Even as a seasoned real estate investor, I have been taken in by more than one bad contractor. Over the years, I have come to realize that all contractors have a shelf life.

This means that they may have been good contractors at one point, but due to poor money management skills or a lack of ability to hire qualified subcontractors, they start to live paycheck to paycheck. Unfortunately, this cycle can lead to a decline in the quality of their work and overall professionalism.

In my experience, I have had contractors who started out with an excellent work relationship, but then turned sour.

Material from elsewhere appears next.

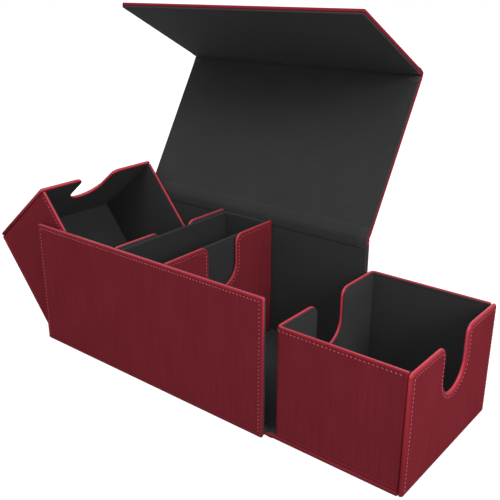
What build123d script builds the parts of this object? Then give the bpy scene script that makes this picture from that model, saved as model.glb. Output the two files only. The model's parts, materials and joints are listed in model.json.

My experiences with bad contractors include:

  • they hired poorly skilled sub-contractors
  • left the job site in such a mess that it was hard to tell what was done and what wasn't
  • or even failed to pay suppliers

My experience in real estate investing has taught me valuable lessons about the importance of vetting contractors before hiring them for a project. While bad contractors can take away the excitement of buying a property, there are steps that investors can take to mitigate the risks.

It's crucial to do your due diligence on contracts, avoid giving too much money upfront, and keep an eye out for warning signs such as a messy job site, late or non-existent arrivals, or unprofessional behavior.

And if something does go wrong, don't be intimidated to step in and try to work it out with the contractor or fire them if necessary.

By being proactive and vigilant, investors can minimize the chances of a bad contractor ruining their real estate investments Being aware of these warning signs can save you a lot of money, time, and frustration.

Make sure to do your research before hiring a contractor to ensure you have a positive renovation or house flipping experience.